Hal yang sama juga disampaikan anggota tim asistensi RUU Keistimewaan Yogyakarta, Achiel Suyanto. "Awalnya sudah diajukan tiga alternatif, sekarang lima alternatif, jadinya delapan kan? Itu bagaimana?" katanya.
Pemerintah pusat lewat Kementerian Dalam Negeri menambahkan lima usulan alternatif tentang pengisian jabatan Gubernur dan Wakil Gubernur DIY. Usulan itu disampaikan Direktur Jenderal Otonomi Daerah Kementerian Dalam Negeri Djohermansyah Djohan dalam rapat konsinyering bersama Panitia Kerja RUU Keistimewaan Yogyakarta dan dihadiri tim asistensi RUU Keistimewaan pada 15 Desember lalu di Hotel Sari Pan Pacific Jakarta.
Lima alternatif pengisian jabatan yang terbaru meliputi: jika Hamengku Buwono dan Pakualam yang bertakhta maju alias mencalonkan diri dalam pemilihan gubernur, kerabat Kasultanan dan Pakualaman tidak boleh maju. Sebaliknya, masyarakat umum boleh maju. Opsi ini bertujuan menghindari perpecahan dalam kerabat Kasultanan dan Pakualaman.
Kedua, jika Hamengku Buwono dan Pakualam yang bertakhta tidak maju, kerabat keraton dan Pakualaman boleh maju hanya untuk posisi gubernur. Masyarakat umum pun boleh maju hanya sebagai kandidat gubernur. Opsi tersebut menyesuaikan RUU Pemilihan Kepala Daerah. Posisi wakil gubernur akan ditunjuk pemerintah pusat. "Ini kan aneh! Undang-undangnya belum jadi, kok disuruh menyesuaikan," kata Achiel.
Ketiga, jika Hamengku Buwono yang bertakhta tidak maju, Pakualam yang bertakhta tidak boleh maju. Adapun kedua pihak kerabat boleh maju sebagai gubernur ataupun wakilnya sesuai dengan paugeran. Masyarakat pun boleh maju hanya sebatas sebagai gubernur. Alasannya untuk menghargai kedua pihak kerabat.
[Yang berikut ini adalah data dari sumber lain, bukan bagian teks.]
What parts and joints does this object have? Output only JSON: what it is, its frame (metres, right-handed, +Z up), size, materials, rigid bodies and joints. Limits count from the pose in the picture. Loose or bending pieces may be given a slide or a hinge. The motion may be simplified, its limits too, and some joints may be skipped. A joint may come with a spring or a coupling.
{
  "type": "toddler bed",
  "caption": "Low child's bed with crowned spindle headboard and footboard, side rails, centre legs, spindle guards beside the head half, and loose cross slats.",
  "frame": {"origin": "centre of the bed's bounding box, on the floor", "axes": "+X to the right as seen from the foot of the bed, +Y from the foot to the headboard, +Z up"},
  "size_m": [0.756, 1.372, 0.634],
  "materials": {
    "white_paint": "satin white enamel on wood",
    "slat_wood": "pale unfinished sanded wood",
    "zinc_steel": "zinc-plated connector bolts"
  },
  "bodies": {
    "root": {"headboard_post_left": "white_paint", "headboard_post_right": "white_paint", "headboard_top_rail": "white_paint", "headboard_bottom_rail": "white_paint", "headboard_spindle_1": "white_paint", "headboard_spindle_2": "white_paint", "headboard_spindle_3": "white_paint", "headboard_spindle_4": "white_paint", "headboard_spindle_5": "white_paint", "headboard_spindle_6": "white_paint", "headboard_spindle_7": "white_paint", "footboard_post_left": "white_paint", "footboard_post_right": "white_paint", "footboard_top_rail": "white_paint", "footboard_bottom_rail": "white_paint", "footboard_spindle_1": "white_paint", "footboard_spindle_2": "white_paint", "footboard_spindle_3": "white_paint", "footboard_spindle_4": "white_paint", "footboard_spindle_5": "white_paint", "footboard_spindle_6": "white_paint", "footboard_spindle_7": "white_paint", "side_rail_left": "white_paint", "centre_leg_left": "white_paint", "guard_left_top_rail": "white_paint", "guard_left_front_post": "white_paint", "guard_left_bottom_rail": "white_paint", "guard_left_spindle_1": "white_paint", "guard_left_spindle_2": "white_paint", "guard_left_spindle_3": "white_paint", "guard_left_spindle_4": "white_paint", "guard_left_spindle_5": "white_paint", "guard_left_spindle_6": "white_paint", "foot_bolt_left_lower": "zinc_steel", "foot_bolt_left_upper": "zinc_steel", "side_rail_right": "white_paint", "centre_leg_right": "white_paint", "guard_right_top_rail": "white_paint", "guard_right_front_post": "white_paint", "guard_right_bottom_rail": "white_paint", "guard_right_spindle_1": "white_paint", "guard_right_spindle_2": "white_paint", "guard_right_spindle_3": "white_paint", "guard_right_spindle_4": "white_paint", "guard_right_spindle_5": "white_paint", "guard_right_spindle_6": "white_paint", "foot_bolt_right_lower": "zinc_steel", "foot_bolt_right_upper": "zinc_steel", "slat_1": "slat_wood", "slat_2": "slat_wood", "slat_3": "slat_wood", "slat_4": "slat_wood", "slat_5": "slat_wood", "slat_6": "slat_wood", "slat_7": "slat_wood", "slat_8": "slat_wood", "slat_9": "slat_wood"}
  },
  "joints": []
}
Keempat, jika Hamengku Buwono dan Pakualam yang bertakhta tidak maju, kerabat Kasultanan maju sebagai gubernur yang ditetapkan sesuai dengan paugeran dan kerabat Pakualaman maju sebagai wakil gubernur yang ditetapkan sesuai dengan paugeran. Masyarakat umum pun boleh maju sebagai gubernur dan wakil gubernur. Opsi tersebut dinilai mengadopsi prinsip demokrasi dan menghargai hak warga negara.
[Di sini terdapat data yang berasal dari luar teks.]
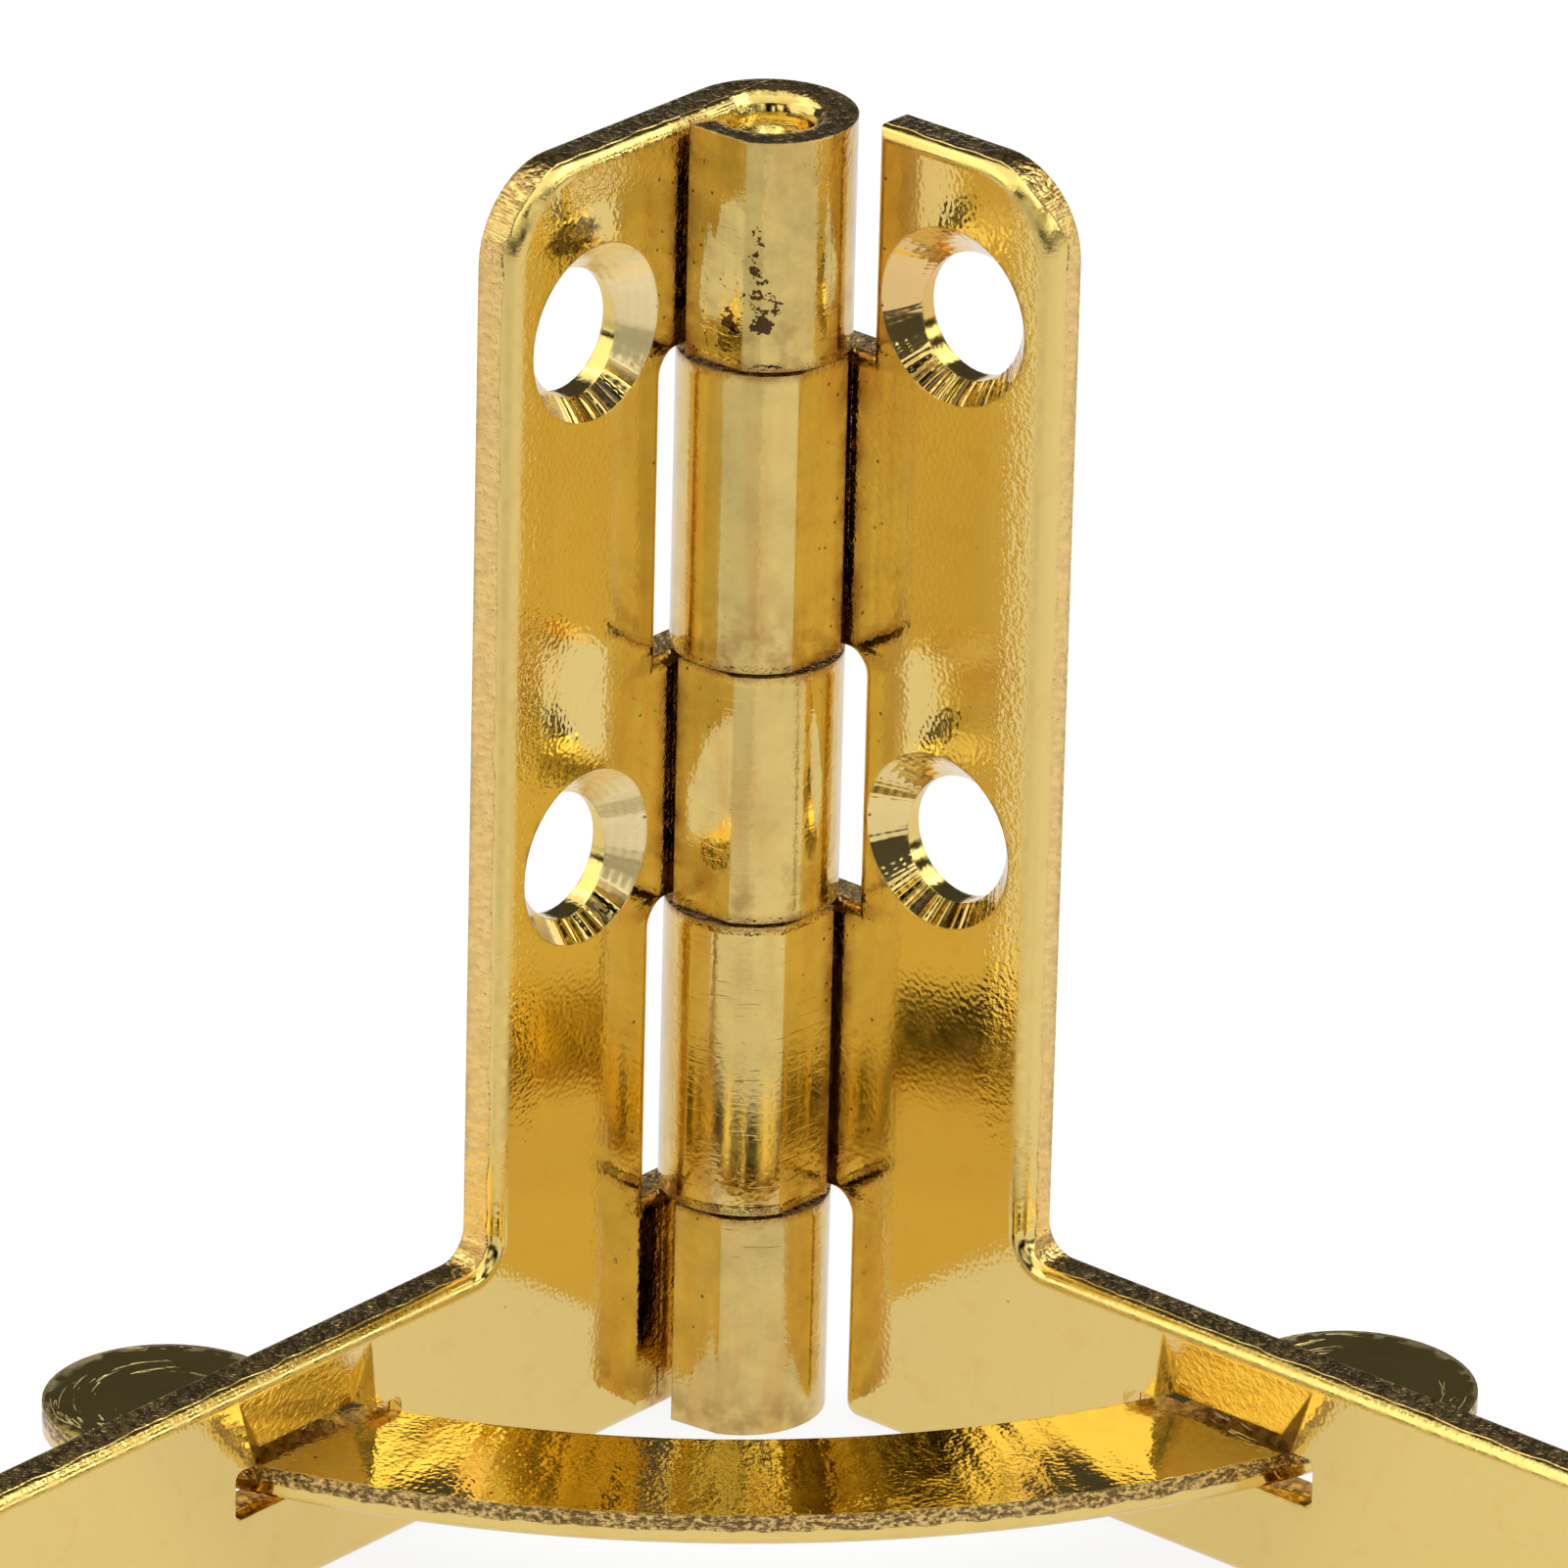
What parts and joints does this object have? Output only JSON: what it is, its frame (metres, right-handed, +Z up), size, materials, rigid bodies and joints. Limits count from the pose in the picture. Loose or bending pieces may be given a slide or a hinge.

Kelima, jika Hamengku Buwono dan Pakualam yang bertakhta tidak maju, kedua kerabat maju sebagai gubernur dan wakilnya. Masyarakat umum boleh maju sebagai gubernur, asalkan mendapat persetujuan dari Hamengku Buwono. Sebaliknya, jika masyarakat umum maju sebagai wakil gubernur, harus mendapat persetujuan Pakualam. Tapi opsi ini dinilai resistan karena dapat memecah belah masyarakat umum. "Alternatif-alternatif ini dicari-cari, enggak rasional," ujar Achiel.
Achiel menduga pemerintah pusat tidak menghendaki RUU Keistimewaan selesai pada 2012, mengingat sebelumnya sudah ada tiga opsi yang mengerucut untuk ditawarkan dari pemerintah: yang menjadi gubernur dan wakilnya Hamengku Buwono dan Pakualam yang bertakhta, kemudian kerabat Kasultanan dan Pakualaman bisa mencalonkan, serta masyarakat umum diperbolehkan mencalonkan diri. "Kalau pembaharuannya begini terus, ya, enggak akan selesai," kata Achiel.
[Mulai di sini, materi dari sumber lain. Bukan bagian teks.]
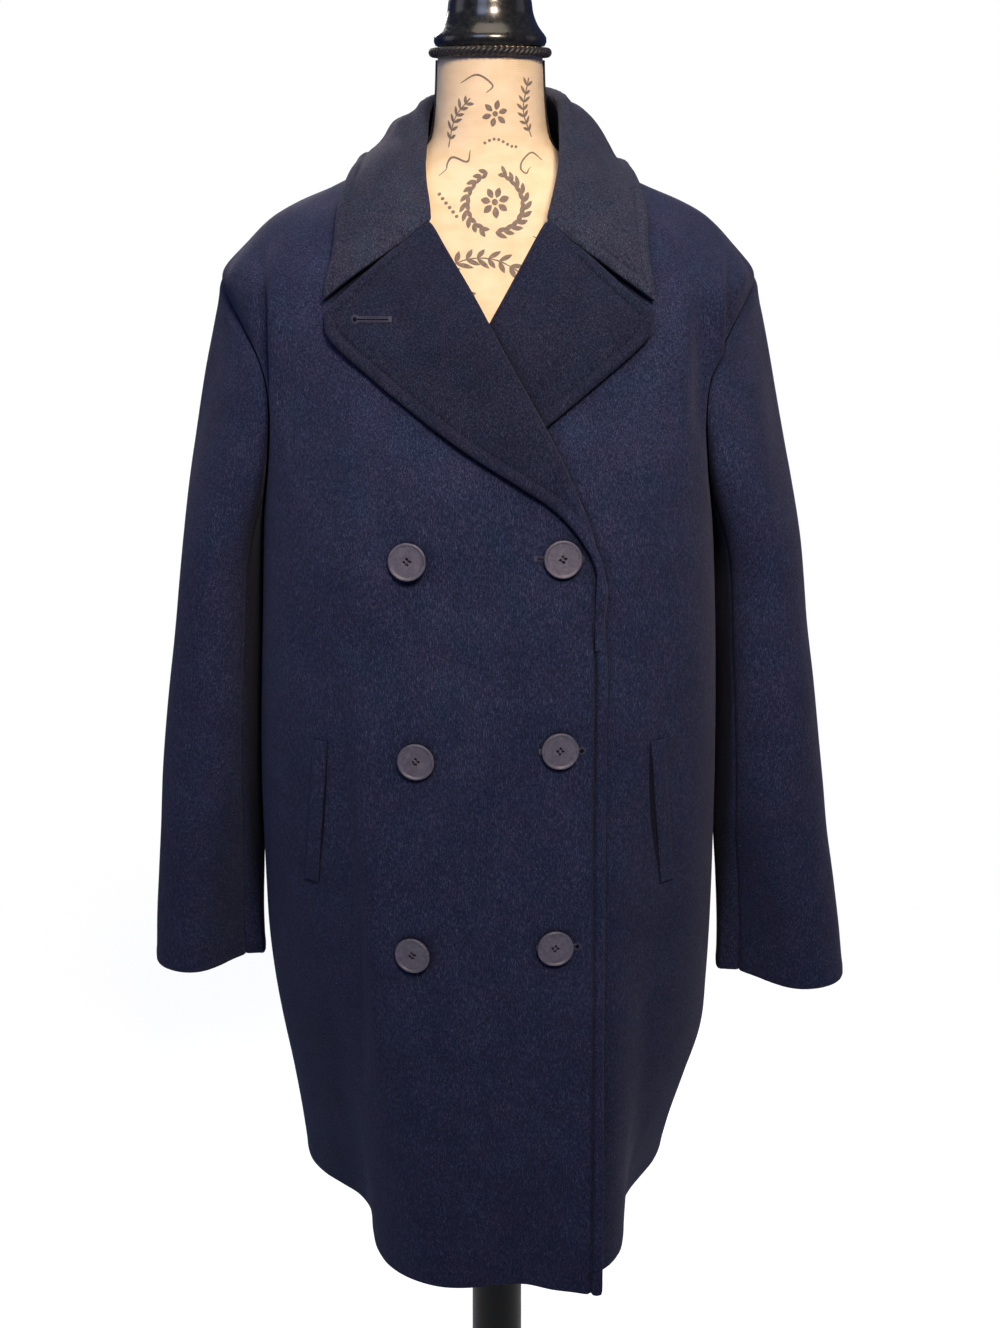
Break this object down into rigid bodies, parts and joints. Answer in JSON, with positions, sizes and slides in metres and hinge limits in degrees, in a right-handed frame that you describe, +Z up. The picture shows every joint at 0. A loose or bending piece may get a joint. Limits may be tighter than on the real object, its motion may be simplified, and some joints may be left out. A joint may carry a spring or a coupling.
{
  "type": "double-breasted wool pea coat on a limbless dress form",
  "caption": "Navy melton pea coat, double-breasted with wide lapels and slanted welt pockets, worn by a cream linen dress form with a turned black neck cap, on a post and round base.",
  "frame": {"origin": "on the floor, at the centre of the dress form's round base", "axes": "+Z up along the post, -Y out of the coat's front, +X to the wearer's left"},
  "size_m": [0.63, 0.38, 1.556],
  "materials": {
    "navy_melton": "thick fulled navy wool with a short raised nap, matte",
    "button_plastic": "grey-violet moulded plastic, satin",
    "linen": "cream plain-weave linen, printed in grey-brown ink",
    "black_paint": "glossy black enamel on turned wood and steel",
    "black_cord": "two-ply twisted black cord"
  },
  "bodies": {
    "root": {"back": "navy_melton", "front_left": "navy_melton", "front_right": "navy_melton", "lapel_left": "navy_melton", "lapel_right": "navy_melton", "facing_left": "navy_melton", "facing_right": "navy_melton", "upper_collar": "navy_melton", "under_collar": "navy_melton", "top_sleeve_left": "navy_melton", "top_sleeve_right": "navy_melton", "under_sleeve_left": "navy_melton", "under_sleeve_right": "navy_melton", "welt_left": "navy_melton", "welt_right": "navy_melton", "button_right_1": "button_plastic", "button_right_2": "button_plastic", "button_right_3": "button_plastic", "button_left_1": "button_plastic", "button_left_2": "button_plastic", "button_left_3": "button_plastic", "form_torso": "linen", "neck_cap": "black_paint", "neck_cord": "black_cord", "form_post": "black_paint", "form_base": "black_paint"}
  },
  "joints": []
}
Sultan pun mengingatkan soal diskusi dengan Dewan Pertimbangan Presiden Bidang Reformasi Birokrasi Ryaas Rasyid terkait dengan perpanjangan kembali jabatan Sultan. "Itu kan sebetulnya eksplisit (pemerintah) mengakui penetapan. Kalau tidak, kan harus ada pejabat lain. Hanya mungkin (pengakuan) itu tak terucap," katanya.
Sultan pun menyatakan belum punya rencana ketika ditanyakan jika RUU Keistimewaan belum selesai, apakah masih bersedia jabatannya diperpanjang hingga jabatan Sultan sampai 2012 berakhir. "Kalau itu urusanku nanti," katanya.